» DO THIS
Return verbatim the inclusive range of lines running from the line that contains "Write the Blender Python" to the line that contains "flower's face, and". Omit every other line.

— BEGIN —

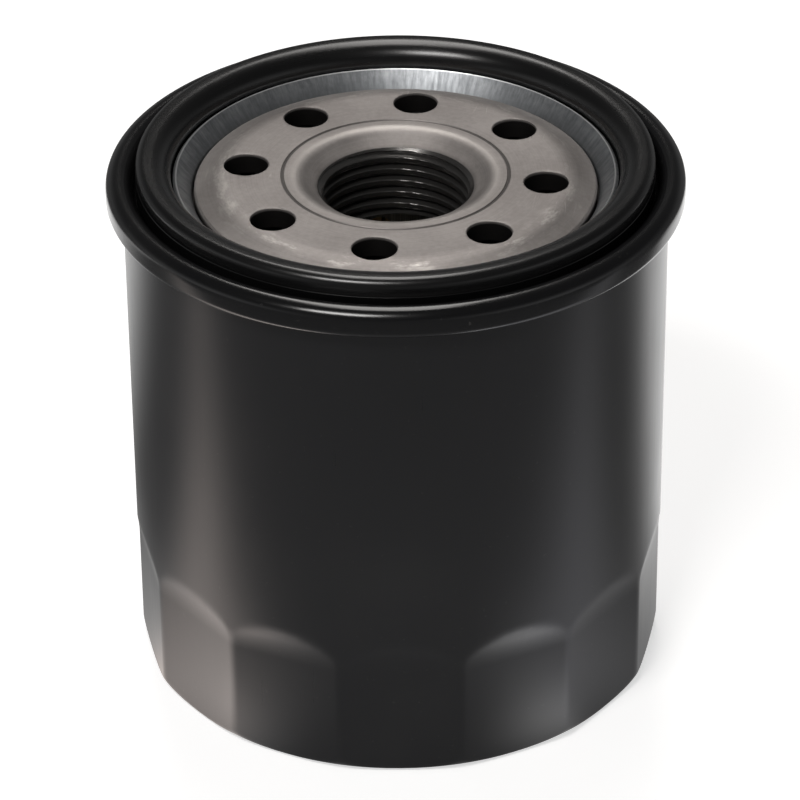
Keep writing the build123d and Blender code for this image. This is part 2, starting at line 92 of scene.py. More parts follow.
# ---------------------------------------------------------------- shader nodes
class Graph:
    """The node tree of one material, or of the world."""

    def __init__(self, name: str, world: bpy.types.World | None = None) -> None:
        """Make an empty material, or empty a world.

        Args:
            name: The material's name.
            world: The world whose tree is filled, if it isn't a material's.
        """
        self.material = world or bpy.data.materials.new(name)
        self.material.use_nodes = True
        self.tree = self.material.node_tree
        self.tree.nodes.clear()

    def add(self, kind: str, settings: dict[str, Any] | None = None, sockets: dict[Any, Any] | None = None) -> Any:
        """Add a node, set it up, then fill its sockets.

        Args:
            kind: The node's type, without its "ShaderNode" prefix.
            settings: The node's own properties; "stops" holds a ramp's positions and colours.
            sockets: Values or signals, by the input's name or number.

        Returns:
            The node.
        """
        made = self.tree.nodes.new("ShaderNode" + kind)
        for key, value in (settings or {}).items():
            if key == "stops":
                ramp = made.color_ramp.elements
                while len(ramp) > 1:
                    ramp.remove(ramp[-1])
                ramp[0].position, ramp[0].color = value[0]
                for position, colour in value[1:]:
                    ramp.new(position).color = colour
            else:
                setattr(made, key, value)
        for key, value in (sockets or {}).items():
            if isinstance(value, Signal):
                self.tree.links.new(value.socket, made.inputs[key])
            else:
                made.inputs[key].default_value = value
        return made

    def signal(self, kind: str, settings: dict[str, Any] | None = None, sockets: dict[Any, Any] | None = None,
               output: Any = 0) -> "Signal":
        """Add a node and take one of its outputs.

        Args:
            kind: The node's type, as in add.
            settings: As in add.
            sockets: As in add.
            output: The output's name or number.

        Returns:
            The output as a signal.
        """
        return Signal(self, self.add(kind, settings, sockets).outputs[output])

    def mix(self, factor: "Signal | float", first: Any, second: Any) -> "Signal":
        """Mix two colours.

        Args:
            factor: 0 gives the first colour and 1 the second.
            first: A colour or a signal.
            second: A colour or a signal.

        Returns:
            The mixed colour.
        """
        settings = {"data_type": "RGBA"}
        return self.signal("Mix", settings, {"Factor": factor, 6: first, 7: second}, output=2)

    def place(self, scale: tuple[float, float, float] = (1.0, 1.0, 1.0)) -> "Signal":
        """Object coordinates, scaled.

        Args:
            scale: Factors along X, Y and Z, per metre.

        Returns:
            The vector.
        """
        where = self.signal("TexCoord", output="Object")
        return self.signal("Mapping", None, {"Vector": where, "Scale": scale})

    def polar(self) -> "tuple[Signal, Signal, Signal]":
        """Polar coordinates about the filter's axis.

        Returns:
            The radius and the height, both in millimetres, and the angle in radians.
        """
        parts = self.add("SeparateXYZ", None, {0: self.signal("TexCoord", output="Object")})
        x, y, z = (Signal(self, socket) / MM for socket in parts.outputs)
        radius = (x * x + y * y) ** 0.5
        return radius, z, self.signal("Math", {"operation": "ARCTAN2"}, {0: y, 1: x})

    def noise(self, where: "Signal", scale: float, detail: float = 3.0, roughness: float = 0.55) -> "Signal":
        """Noise about 0.5.

        Args:
            where: The vector that it is read at.
            scale: Its frequency.
            detail: Octaves.
            roughness: How strong the fine octaves are.

        Returns:
            The noise's value.
        """
        return self.signal("TexNoise", None, {
            "Vector": where, "Scale": scale, "Detail": detail, "Roughness": roughness})

    def vector(self, x: "Signal | float", y: "Signal | float", z: "Signal | float") -> "Signal":
        """Join three numbers into a vector."""
        return self.signal("CombineXYZ", None, {0: x, 1: y, 2: z})

    def bump(self, height: "Signal", depth: float, strength: float = 1.0) -> "Signal":
        """A normal bent by a height.

        Args:
            height: The height signal, about 0 to 1.
            depth: What a height of 1 stands for, in millimetres.
            strength: Share of the effect.

        Returns:
            The normal.
        """
        return self.signal("Bump", None, {"Height": height, "Distance": depth * MM, "Strength": strength})

    def finish(self, **sockets: Any) -> bpy.types.Material:
        """Close the tree with a Principled shader.

        Args:
            **sockets: The shader's inputs, with "_" for a blank.

        Returns:
            The material.
        """
        named = {key.replace("_", " "): value for key, value in sockets.items()}
        shader = self.signal("BsdfPrincipled", None, named)
        self.add("OutputMaterial", None, {"Surface": shader})
        return self.material


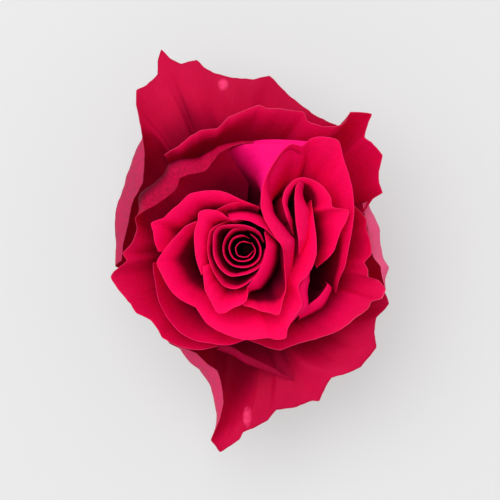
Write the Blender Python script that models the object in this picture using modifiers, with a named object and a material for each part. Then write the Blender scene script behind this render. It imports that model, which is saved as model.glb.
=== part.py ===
"""A picked rose bloom, fully open, seen best from straight above.

Two pieces: the bloom, whose petals all grow from one small heart, and the calyx, which is the green
receptacle with its five turned-down sepals and the short cut end of the stem.

The flower stands upright on the cut end, which is flat and lies at z = 0. +Z points up, out of the
flower's face, and the stem's axis is the Z axis. Petal sizes below are in millimetres.

Each petal is one open surface given thickness. Its rim is drawn in plan, anticlockwise as seen from
above, by its own points, and every rim point is joined to the petal's root by a cubic curve. Lips say
how that curve arrives at the rim: its height, its lean and its reach. A lean of 0 is upright, 90 lies
flat outwards, and a negative lean curls in over the flower.
"""
import math

import bmesh
import bpy
import numpy as np

MM = 0.001

# Driving dimensions, in millimetres
PETAL_THICKNESS = 0.7
PETAL_ROWS = (0.0, 0.3, 0.55, 0.78, 1.0)

STEM_RADIUS = 3.2
STEM_LENGTH = 5.0
HIP_RADIUS = 7.6
HIP_HEIGHT = 10.5
RECEPTACLE_TOP = 14.2
RECEPTACLE_RIM = 6.4
TOUCH_GAP = 0.3

# The bud-shaped core that the petals stand out of, as (radius, height)
HEART_PROFILE = [(0, 40), (2.6, 37), (4.6, 31), (5.6, 25), (6.2, 19),
                 (5.8, RECEPTACLE_TOP + TOUCH_GAP + 0.8), (5.0, RECEPTACLE_TOP + TOUCH_GAP),
                 (0, RECEPTACLE_TOP + TOUCH_GAP)]
HEART_STEPS = 12

# The receptacle and the cut stem, as (radius, height)
CALYX_PROFILE = [(0, RECEPTACLE_TOP), (RECEPTACLE_RIM - 0.6, RECEPTACLE_TOP),
                 (RECEPTACLE_RIM, RECEPTACLE_TOP - 0.8), (HIP_RADIUS - 0.3, HIP_HEIGHT + 1.6),
                 (HIP_RADIUS, HIP_HEIGHT), (HIP_RADIUS - 0.9, HIP_HEIGHT - 2.4),
                 (STEM_RADIUS + 1.1, STEM_LENGTH + 0.9), (STEM_RADIUS, STEM_LENGTH - 0.6),
                 (STEM_RADIUS, 0), (0, 0)]
CALYX_STEPS = 20

# Sepals: the middle runs along a curve of (radius, height) from the receptacle's rim to the ground
SEPAL_COUNT = 5
SEPAL_THICKNESS = 1.0
SEPAL_WIDTH = 8.0
SEPAL_TURN = 20.0
SEPAL_CURVE = [(4.6, 12.4), (11.0, 15.2), (19.0, 12.5), (24.0, SEPAL_THICKNESS / 2)]
SEPAL_CUPPING = 0.06
SEPAL_COLUMNS = 8
SEPAL_ROWS = 5

ROSE_RED = (0.62, 0.005, 0.085, 1.0)
SEPAL_GREEN = (0.10, 0.19, 0.045, 1.0)

# Each petal: rim points (x, y); lips (share of the rim, height, lean, reach); root angles; foot radius
# and height; belly (share, lean, reach), how the petal leaves its root; heart, the point that its lips
# lean away from, which may change along the rim, as (share, x, y); foot centre, where it differs.
OUTER_FOOT = (4.8, 16.0)
INNER_FOOT = (3.4, 23.0)
HEART_FOOT = (2.7, 26.0)
MIDDLE = (-2.0, 0.0)
SECOND_FOOT_CENTRE = (4.5, 2.5)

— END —

» ANSWER TO THIS PROBLEM
Write the Blender Python script that models the object in this picture using modifiers, with a named object and a material for each part. Then write the Blender scene script behind this render. It imports that model, which is saved as model.glb.
=== part.py ===
"""A picked rose bloom, fully open, seen best from straight above.

Two pieces: the bloom, whose petals all grow from one small heart, and the calyx, which is the green
receptacle with its five turned-down sepals and the short cut end of the stem.

The flower stands upright on the cut end, which is flat and lies at z = 0. +Z points up, out of the
flower's face, and the stem's axis is the Z axis. Petal sizes below are in millimetres.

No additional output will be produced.